(Written instruction): Whenever a line below holds the word "JSON", copy that line.

* BEGIN *

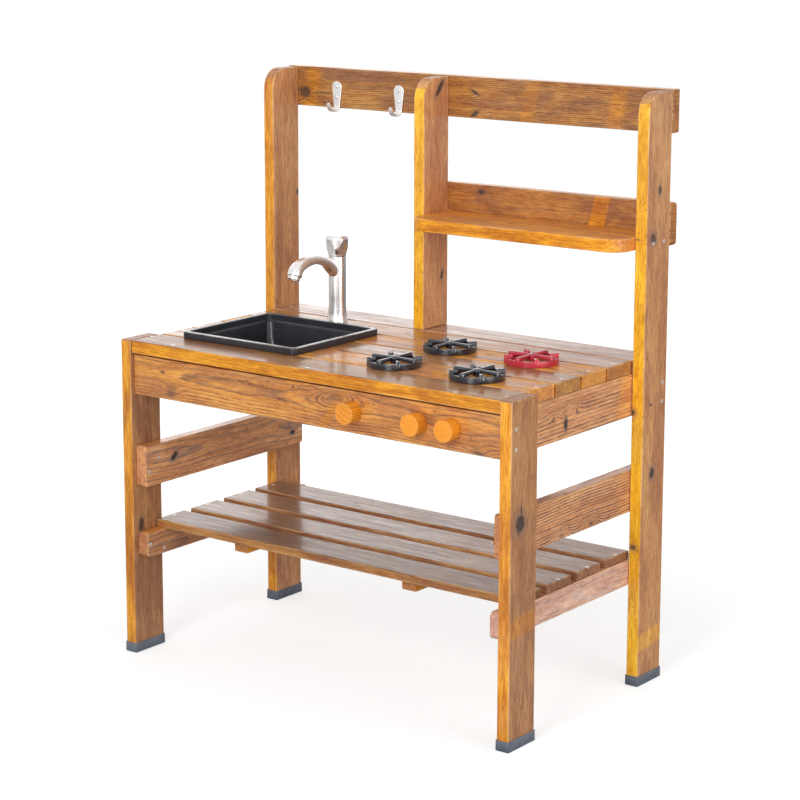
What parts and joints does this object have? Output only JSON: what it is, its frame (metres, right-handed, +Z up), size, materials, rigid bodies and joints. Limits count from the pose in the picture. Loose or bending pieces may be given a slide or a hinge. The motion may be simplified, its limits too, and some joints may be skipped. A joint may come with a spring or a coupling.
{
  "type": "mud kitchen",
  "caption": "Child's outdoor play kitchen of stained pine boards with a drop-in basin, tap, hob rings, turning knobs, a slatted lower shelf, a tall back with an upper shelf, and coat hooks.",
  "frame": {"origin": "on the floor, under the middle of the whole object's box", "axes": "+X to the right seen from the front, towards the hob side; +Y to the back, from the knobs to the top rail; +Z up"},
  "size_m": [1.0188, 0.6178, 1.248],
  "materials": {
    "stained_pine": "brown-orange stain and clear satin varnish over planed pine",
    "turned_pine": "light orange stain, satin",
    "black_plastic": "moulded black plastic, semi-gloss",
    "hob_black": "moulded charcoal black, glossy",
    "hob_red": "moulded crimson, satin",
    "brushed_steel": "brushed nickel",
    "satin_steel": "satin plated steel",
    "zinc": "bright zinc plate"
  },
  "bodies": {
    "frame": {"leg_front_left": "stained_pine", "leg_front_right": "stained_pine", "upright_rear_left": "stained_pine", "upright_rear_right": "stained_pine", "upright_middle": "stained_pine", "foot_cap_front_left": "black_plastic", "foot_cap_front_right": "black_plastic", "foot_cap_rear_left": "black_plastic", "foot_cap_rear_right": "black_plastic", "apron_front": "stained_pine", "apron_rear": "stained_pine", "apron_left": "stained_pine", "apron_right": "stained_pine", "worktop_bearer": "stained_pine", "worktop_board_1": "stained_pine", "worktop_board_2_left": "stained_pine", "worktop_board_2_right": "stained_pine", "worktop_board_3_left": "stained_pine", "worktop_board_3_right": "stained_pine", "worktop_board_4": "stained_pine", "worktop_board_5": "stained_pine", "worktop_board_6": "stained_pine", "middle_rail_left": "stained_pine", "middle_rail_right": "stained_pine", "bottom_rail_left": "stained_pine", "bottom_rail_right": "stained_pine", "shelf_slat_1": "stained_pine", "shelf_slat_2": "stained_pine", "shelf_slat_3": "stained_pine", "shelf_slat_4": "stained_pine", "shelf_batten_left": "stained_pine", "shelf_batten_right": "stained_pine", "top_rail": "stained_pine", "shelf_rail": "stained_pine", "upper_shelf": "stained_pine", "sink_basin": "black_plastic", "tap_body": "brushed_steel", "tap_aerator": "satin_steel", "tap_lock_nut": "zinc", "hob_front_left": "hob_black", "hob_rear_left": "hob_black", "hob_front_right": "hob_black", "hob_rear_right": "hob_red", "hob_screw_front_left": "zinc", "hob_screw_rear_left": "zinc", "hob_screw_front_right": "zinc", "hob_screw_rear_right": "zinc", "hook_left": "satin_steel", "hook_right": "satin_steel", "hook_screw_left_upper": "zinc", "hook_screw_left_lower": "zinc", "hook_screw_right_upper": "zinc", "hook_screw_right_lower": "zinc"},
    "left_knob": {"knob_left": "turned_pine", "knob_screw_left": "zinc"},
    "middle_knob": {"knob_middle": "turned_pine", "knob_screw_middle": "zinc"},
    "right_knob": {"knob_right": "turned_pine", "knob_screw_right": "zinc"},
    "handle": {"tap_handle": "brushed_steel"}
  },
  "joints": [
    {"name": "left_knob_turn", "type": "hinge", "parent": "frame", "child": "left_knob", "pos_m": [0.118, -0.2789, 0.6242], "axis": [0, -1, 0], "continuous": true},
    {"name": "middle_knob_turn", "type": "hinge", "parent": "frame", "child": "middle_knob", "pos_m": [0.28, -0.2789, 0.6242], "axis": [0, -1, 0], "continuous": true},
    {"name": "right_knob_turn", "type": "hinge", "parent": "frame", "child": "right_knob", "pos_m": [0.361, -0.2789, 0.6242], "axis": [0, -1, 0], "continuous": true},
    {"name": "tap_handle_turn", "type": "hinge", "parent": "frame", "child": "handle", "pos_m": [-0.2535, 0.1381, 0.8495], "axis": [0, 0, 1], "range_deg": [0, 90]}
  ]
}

* END *
* BEGIN *

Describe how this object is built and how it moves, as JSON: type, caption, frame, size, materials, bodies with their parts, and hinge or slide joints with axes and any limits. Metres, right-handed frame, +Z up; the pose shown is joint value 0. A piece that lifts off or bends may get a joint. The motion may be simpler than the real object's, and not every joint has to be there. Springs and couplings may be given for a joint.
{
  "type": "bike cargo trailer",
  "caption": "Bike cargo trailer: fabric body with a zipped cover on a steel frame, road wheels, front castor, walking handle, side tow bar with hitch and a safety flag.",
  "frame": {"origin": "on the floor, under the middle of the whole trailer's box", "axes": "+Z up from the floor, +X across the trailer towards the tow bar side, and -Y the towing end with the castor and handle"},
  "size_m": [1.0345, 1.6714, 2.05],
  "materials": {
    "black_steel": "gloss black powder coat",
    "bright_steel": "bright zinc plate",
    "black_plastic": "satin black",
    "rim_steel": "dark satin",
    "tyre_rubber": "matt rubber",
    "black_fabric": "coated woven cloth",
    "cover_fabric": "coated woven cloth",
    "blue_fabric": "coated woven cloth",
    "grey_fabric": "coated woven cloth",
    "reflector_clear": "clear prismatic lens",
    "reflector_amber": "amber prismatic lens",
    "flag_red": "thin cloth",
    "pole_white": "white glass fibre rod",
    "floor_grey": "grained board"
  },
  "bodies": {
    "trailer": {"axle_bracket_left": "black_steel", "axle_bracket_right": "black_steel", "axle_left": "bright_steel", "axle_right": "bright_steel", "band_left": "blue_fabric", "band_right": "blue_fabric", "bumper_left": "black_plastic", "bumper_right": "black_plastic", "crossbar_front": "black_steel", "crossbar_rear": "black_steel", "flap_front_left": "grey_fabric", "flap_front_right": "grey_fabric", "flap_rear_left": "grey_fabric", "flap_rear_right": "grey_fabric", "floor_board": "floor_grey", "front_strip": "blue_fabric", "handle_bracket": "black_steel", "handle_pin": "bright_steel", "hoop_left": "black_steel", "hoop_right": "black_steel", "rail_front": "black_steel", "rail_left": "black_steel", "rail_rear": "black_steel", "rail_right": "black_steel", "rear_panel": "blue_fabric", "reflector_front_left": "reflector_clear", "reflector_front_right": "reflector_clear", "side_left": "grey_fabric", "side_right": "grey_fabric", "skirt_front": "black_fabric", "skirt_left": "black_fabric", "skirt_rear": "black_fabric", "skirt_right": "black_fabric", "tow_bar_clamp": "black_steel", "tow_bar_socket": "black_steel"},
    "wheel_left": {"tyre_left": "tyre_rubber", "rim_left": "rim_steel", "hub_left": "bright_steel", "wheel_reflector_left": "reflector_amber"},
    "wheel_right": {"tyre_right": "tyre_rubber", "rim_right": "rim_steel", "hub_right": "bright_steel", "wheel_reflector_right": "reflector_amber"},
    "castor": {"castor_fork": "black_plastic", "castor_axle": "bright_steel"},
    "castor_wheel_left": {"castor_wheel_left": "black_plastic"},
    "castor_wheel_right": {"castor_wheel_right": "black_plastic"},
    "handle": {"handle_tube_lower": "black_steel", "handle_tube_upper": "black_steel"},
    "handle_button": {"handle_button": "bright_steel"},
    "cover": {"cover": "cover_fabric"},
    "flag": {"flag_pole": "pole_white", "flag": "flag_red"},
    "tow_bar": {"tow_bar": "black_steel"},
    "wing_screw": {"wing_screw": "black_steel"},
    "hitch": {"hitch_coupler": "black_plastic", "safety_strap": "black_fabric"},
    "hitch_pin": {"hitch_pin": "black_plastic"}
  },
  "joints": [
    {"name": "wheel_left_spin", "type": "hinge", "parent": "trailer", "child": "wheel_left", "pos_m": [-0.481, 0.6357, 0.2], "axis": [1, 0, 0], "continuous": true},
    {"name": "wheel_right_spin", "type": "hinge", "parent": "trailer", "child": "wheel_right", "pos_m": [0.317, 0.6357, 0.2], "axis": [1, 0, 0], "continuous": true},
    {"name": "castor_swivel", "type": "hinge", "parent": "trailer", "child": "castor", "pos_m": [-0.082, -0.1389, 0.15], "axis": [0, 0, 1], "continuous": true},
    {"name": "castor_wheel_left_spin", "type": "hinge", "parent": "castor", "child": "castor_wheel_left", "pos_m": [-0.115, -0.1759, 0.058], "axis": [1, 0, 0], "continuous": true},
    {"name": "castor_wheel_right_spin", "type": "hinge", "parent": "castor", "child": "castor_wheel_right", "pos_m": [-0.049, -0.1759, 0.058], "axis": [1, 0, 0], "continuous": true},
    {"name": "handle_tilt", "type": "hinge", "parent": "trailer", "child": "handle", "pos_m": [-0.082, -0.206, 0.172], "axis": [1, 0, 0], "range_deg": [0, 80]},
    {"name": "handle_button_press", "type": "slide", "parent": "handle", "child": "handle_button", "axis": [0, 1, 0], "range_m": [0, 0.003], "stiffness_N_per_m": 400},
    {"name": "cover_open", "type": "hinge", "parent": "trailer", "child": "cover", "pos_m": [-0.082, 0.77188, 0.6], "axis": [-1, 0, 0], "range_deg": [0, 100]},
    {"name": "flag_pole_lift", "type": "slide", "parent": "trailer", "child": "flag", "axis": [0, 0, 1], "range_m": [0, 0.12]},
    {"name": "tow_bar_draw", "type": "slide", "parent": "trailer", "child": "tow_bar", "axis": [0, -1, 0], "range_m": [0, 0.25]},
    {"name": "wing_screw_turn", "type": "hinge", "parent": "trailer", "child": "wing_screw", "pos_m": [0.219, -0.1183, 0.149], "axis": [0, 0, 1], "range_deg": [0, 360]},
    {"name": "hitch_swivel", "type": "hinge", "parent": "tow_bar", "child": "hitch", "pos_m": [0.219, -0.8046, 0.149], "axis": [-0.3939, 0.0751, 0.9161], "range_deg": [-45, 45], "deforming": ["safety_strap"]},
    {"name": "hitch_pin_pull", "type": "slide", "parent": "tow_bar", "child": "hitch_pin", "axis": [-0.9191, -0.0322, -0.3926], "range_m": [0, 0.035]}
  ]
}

* END *

(The response):
What parts and joints does this object have? Output only JSON: what it is, its frame (metres, right-handed, +Z up), size, materials, rigid bodies and joints. Limits count from the pose in the picture. Loose or bending pieces may be given a slide or a hinge. The motion may be simplified, its limits too, and some joints may be skipped. A joint may come with a spring or a coupling.
Describe how this object is built and how it moves, as JSON: type, caption, frame, size, materials, bodies with their parts, and hinge or slide joints with axes and any limits. Metres, right-handed frame, +Z up; the pose shown is joint value 0. A piece that lifts off or bends may get a joint. The motion may be simpler than the real object's, and not every joint has to be there. Springs and couplings may be given for a joint.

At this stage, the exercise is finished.